* [Work to complete] Begin with the line that contains "make_bodice(parts, cloth)" and continue down through the line that contains "with the solids"; reproduce those lines exactly and only those.

================================

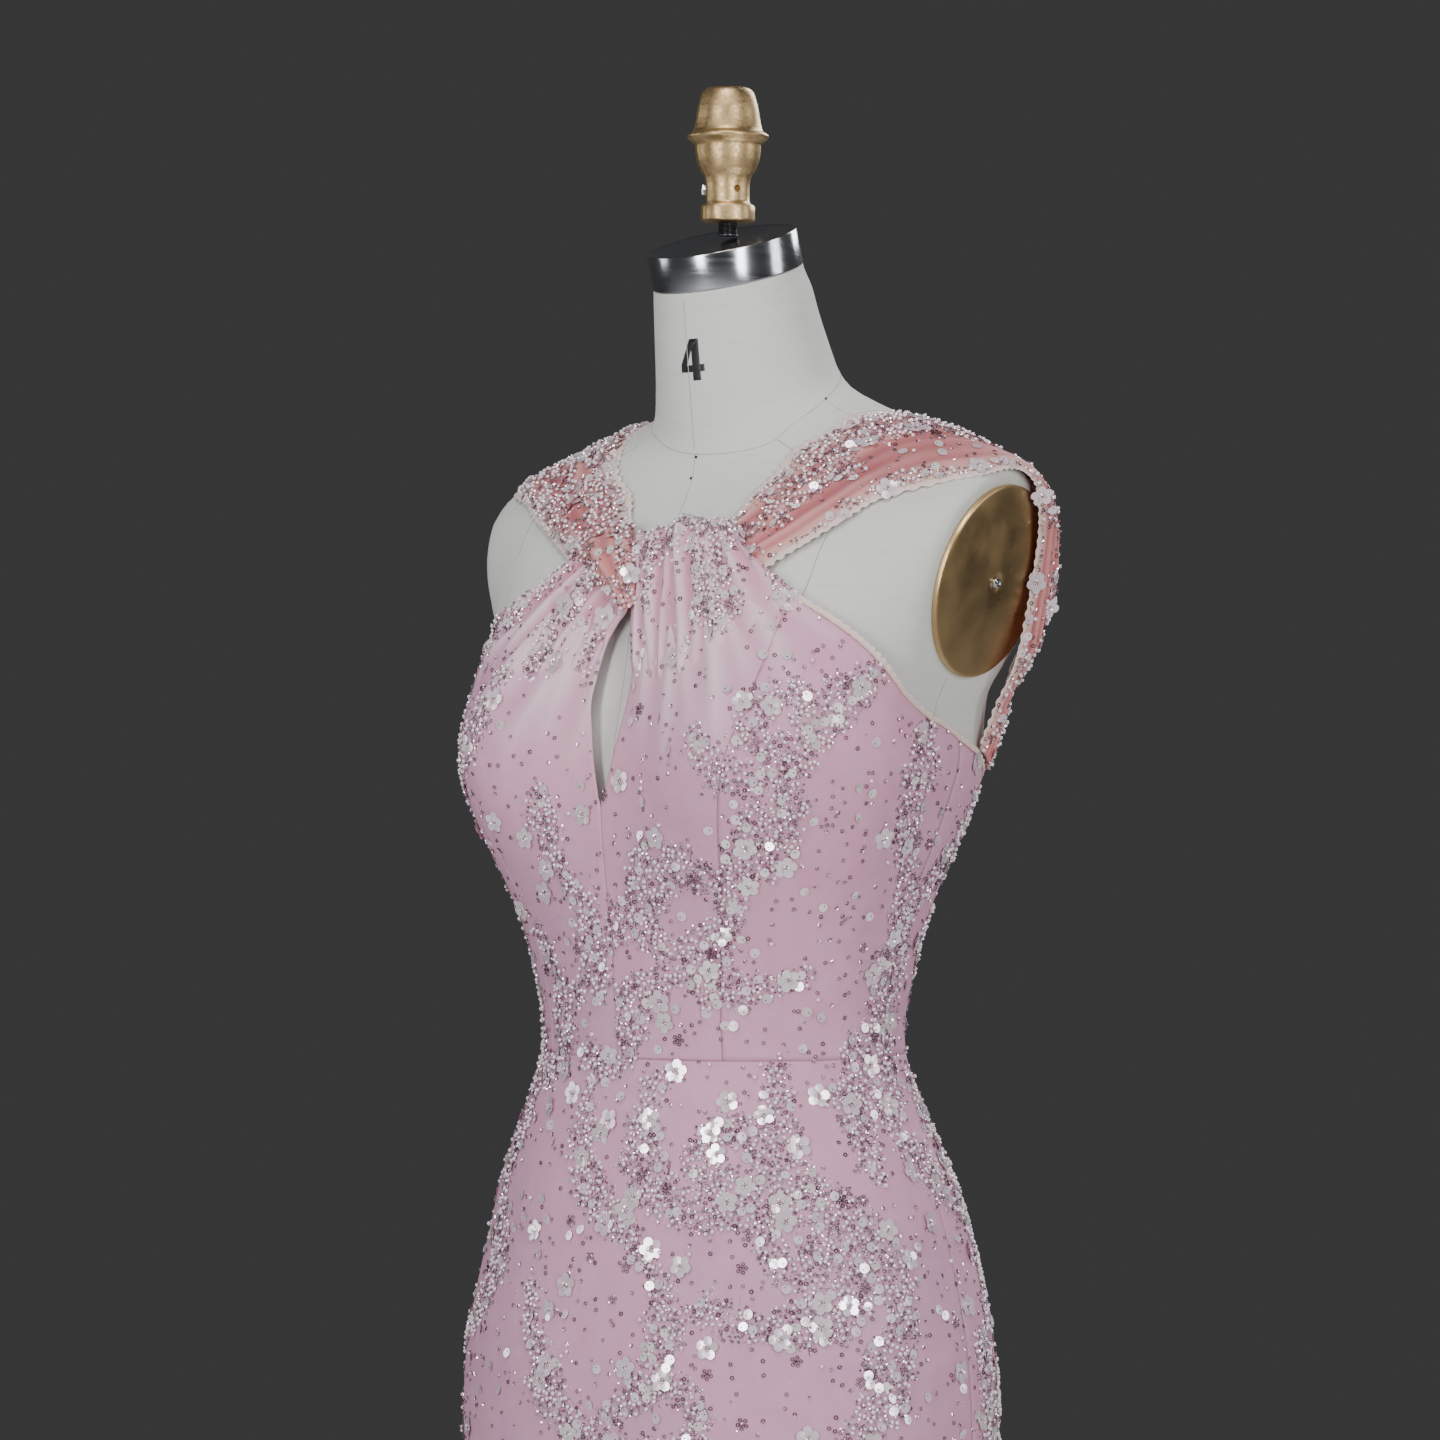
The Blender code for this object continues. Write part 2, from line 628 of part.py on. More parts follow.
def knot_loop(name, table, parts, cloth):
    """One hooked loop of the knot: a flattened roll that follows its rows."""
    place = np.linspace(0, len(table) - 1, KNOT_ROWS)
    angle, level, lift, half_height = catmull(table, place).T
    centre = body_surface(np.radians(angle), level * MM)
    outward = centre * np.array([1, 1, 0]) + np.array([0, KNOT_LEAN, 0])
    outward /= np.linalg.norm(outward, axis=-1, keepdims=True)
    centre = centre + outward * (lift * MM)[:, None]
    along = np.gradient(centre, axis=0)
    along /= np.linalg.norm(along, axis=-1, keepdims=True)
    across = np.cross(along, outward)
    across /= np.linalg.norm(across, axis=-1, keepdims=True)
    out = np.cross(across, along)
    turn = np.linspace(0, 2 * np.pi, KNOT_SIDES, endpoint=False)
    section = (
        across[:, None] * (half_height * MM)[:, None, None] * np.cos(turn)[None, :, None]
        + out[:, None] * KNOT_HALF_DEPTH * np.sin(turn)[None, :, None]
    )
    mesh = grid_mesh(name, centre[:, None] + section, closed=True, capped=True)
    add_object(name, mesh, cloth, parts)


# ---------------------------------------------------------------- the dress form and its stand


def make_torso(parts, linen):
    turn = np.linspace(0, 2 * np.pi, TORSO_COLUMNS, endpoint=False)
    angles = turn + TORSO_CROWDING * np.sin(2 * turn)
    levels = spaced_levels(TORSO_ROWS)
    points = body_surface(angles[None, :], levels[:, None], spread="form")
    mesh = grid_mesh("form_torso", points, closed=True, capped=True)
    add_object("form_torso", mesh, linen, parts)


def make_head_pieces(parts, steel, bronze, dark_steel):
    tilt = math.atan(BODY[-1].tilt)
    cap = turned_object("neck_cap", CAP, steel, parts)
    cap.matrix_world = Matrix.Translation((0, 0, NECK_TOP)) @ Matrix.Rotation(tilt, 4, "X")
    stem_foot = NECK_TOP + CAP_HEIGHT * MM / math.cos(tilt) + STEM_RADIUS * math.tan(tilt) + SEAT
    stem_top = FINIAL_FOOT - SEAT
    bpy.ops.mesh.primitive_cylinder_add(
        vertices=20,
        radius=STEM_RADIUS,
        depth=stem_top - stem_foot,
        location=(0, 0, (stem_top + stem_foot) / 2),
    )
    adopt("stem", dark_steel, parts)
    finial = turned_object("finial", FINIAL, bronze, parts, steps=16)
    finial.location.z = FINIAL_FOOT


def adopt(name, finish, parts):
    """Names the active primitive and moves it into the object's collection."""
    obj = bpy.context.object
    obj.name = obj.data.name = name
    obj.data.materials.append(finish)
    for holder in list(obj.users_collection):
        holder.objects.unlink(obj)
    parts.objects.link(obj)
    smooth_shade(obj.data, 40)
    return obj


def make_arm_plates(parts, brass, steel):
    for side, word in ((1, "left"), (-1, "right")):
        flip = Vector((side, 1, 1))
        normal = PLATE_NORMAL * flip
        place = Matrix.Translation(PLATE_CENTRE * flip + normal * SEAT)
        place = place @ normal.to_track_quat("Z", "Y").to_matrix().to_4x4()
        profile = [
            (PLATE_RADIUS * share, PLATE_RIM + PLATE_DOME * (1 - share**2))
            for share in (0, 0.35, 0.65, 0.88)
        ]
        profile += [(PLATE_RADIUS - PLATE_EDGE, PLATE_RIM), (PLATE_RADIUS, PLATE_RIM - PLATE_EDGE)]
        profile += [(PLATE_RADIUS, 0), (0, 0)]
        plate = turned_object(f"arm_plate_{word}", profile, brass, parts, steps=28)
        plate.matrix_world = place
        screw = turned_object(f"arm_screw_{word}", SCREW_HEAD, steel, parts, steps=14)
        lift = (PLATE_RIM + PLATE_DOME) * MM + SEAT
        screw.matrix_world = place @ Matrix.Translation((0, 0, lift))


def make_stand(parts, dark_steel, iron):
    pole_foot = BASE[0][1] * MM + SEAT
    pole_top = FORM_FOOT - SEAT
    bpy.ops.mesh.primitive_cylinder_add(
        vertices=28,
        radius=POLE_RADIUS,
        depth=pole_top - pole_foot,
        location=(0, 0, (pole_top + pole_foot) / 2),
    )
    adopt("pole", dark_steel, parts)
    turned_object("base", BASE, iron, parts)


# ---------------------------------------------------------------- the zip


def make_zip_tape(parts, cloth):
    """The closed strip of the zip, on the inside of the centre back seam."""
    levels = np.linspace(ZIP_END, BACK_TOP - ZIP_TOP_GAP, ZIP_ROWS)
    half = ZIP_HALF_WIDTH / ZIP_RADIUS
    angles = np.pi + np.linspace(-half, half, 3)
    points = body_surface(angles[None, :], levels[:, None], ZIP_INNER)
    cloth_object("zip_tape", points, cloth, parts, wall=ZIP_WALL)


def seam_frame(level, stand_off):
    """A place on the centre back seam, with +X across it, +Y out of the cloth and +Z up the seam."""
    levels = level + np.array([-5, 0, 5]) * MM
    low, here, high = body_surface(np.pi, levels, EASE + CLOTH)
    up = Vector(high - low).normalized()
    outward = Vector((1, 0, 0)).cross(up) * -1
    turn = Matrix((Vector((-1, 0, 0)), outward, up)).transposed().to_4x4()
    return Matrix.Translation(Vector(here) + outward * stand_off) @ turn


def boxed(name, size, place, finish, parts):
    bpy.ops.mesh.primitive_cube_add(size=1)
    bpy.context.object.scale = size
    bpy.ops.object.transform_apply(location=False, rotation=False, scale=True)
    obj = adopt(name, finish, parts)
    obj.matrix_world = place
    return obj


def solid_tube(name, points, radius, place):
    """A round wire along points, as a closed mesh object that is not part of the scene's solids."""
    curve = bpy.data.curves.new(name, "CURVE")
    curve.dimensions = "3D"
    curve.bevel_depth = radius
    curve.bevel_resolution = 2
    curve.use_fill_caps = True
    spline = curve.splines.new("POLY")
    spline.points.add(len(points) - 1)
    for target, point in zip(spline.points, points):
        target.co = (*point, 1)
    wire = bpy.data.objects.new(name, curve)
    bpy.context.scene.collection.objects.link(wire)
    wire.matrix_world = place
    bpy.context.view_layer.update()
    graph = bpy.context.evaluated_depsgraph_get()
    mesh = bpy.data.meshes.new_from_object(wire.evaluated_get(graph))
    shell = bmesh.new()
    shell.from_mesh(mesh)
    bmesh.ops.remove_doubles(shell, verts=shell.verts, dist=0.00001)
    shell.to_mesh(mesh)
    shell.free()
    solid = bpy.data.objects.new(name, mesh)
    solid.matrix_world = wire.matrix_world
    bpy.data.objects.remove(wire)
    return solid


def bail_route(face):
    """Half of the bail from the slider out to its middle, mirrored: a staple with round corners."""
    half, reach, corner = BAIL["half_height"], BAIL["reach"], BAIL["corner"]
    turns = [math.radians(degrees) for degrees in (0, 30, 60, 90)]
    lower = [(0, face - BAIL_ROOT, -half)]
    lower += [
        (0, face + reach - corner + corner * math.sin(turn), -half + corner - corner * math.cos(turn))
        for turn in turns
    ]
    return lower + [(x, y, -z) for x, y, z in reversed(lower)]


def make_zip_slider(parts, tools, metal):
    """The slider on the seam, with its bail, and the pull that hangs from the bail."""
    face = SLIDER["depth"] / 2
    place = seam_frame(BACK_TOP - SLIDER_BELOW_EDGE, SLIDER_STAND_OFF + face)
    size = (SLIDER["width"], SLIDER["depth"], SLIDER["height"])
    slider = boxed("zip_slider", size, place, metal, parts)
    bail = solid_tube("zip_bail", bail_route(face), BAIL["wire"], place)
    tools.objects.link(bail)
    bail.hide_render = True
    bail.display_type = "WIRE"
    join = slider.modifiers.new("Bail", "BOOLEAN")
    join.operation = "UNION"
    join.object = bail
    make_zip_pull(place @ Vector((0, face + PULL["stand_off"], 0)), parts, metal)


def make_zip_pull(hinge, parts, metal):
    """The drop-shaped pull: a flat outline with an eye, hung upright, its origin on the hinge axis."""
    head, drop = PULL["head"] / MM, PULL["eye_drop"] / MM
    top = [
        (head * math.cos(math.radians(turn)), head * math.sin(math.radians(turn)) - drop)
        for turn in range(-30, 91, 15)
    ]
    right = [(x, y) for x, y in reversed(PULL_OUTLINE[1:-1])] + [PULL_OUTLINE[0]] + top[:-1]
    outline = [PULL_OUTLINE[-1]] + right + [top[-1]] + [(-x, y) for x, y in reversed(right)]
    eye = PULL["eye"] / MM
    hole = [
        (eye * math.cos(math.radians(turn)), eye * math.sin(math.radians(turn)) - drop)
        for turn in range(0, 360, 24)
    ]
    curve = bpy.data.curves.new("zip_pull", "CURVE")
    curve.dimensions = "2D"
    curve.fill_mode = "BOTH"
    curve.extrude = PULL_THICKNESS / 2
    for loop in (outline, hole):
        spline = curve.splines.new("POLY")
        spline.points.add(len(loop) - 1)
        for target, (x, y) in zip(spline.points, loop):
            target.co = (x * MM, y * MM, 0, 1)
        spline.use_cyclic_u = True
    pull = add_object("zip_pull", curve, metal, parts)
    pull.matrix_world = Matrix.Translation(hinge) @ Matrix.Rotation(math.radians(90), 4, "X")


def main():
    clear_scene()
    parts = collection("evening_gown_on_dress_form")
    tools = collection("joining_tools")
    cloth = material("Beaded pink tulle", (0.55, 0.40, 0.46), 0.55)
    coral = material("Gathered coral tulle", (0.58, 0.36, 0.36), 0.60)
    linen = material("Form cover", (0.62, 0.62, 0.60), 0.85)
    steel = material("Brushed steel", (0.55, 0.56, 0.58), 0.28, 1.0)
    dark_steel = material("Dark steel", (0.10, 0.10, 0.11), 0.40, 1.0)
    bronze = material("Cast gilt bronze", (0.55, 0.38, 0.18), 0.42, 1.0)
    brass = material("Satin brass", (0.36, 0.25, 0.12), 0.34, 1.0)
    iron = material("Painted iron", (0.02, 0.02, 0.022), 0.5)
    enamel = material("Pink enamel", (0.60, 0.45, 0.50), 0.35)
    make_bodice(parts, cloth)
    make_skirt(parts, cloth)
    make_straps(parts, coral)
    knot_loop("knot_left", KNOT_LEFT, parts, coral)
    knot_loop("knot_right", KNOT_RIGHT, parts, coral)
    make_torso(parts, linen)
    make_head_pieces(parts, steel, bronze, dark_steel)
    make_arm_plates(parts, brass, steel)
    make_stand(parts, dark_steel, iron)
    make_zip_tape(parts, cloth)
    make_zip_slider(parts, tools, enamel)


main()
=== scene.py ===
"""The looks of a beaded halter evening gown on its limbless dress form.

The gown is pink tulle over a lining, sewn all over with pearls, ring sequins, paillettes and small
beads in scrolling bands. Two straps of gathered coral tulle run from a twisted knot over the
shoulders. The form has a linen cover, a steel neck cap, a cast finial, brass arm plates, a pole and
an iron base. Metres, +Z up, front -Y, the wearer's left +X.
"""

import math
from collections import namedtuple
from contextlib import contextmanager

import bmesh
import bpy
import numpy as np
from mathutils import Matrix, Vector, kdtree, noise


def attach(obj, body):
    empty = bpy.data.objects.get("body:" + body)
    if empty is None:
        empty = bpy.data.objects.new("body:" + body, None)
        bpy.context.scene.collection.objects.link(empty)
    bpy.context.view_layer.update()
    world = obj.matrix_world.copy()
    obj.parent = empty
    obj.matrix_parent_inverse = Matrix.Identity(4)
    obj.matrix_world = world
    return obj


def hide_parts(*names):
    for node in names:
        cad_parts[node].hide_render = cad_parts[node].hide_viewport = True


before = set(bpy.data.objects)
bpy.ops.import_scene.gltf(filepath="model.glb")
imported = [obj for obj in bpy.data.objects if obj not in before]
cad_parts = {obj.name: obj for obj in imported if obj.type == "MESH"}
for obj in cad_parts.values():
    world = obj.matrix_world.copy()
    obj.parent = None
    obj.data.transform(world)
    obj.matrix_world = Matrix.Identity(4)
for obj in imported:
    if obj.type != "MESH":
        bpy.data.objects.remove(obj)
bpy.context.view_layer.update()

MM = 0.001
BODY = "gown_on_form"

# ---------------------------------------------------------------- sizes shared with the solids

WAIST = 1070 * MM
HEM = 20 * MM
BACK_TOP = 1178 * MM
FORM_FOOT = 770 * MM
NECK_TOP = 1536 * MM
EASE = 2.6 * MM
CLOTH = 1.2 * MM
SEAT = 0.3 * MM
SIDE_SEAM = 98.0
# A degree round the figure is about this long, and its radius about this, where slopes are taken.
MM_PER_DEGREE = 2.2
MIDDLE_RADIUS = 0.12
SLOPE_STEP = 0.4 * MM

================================

* [Written response]
    make_bodice(parts, cloth)
    make_skirt(parts, cloth)
    make_straps(parts, coral)
    knot_loop("knot_left", KNOT_LEFT, parts, coral)
    knot_loop("knot_right", KNOT_RIGHT, parts, coral)
    make_torso(parts, linen)
    make_head_pieces(parts, steel, bronze, dark_steel)
    make_arm_plates(parts, brass, steel)
    make_stand(parts, dark_steel, iron)
    make_zip_tape(parts, cloth)
    make_zip_slider(parts, tools, enamel)


main()
=== scene.py ===
"""The looks of a beaded halter evening gown on its limbless dress form.

The gown is pink tulle over a lining, sewn all over with pearls, ring sequins, paillettes and small
beads in scrolling bands. Two straps of gathered coral tulle run from a twisted knot over the
shoulders. The form has a linen cover, a steel neck cap, a cast finial, brass arm plates, a pole and
an iron base. Metres, +Z up, front -Y, the wearer's left +X.
"""

import math
from collections import namedtuple
from contextlib import contextmanager

import bmesh
import bpy
import numpy as np
from mathutils import Matrix, Vector, kdtree, noise


def attach(obj, body):
    empty = bpy.data.objects.get("body:" + body)
    if empty is None:
        empty = bpy.data.objects.new("body:" + body, None)
        bpy.context.scene.collection.objects.link(empty)
    bpy.context.view_layer.update()
    world = obj.matrix_world.copy()
    obj.parent = empty
    obj.matrix_parent_inverse = Matrix.Identity(4)
    obj.matrix_world = world
    return obj


def hide_parts(*names):
    for node in names:
        cad_parts[node].hide_render = cad_parts[node].hide_viewport = True


before = set(bpy.data.objects)
bpy.ops.import_scene.gltf(filepath="model.glb")
imported = [obj for obj in bpy.data.objects if obj not in before]
cad_parts = {obj.name: obj for obj in imported if obj.type == "MESH"}
for obj in cad_parts.values():
    world = obj.matrix_world.copy()
    obj.parent = None
    obj.data.transform(world)
    obj.matrix_world = Matrix.Identity(4)
for obj in imported:
    if obj.type != "MESH":
        bpy.data.objects.remove(obj)
bpy.context.view_layer.update()

MM = 0.001
BODY = "gown_on_form"

# ---------------------------------------------------------------- sizes shared with the solids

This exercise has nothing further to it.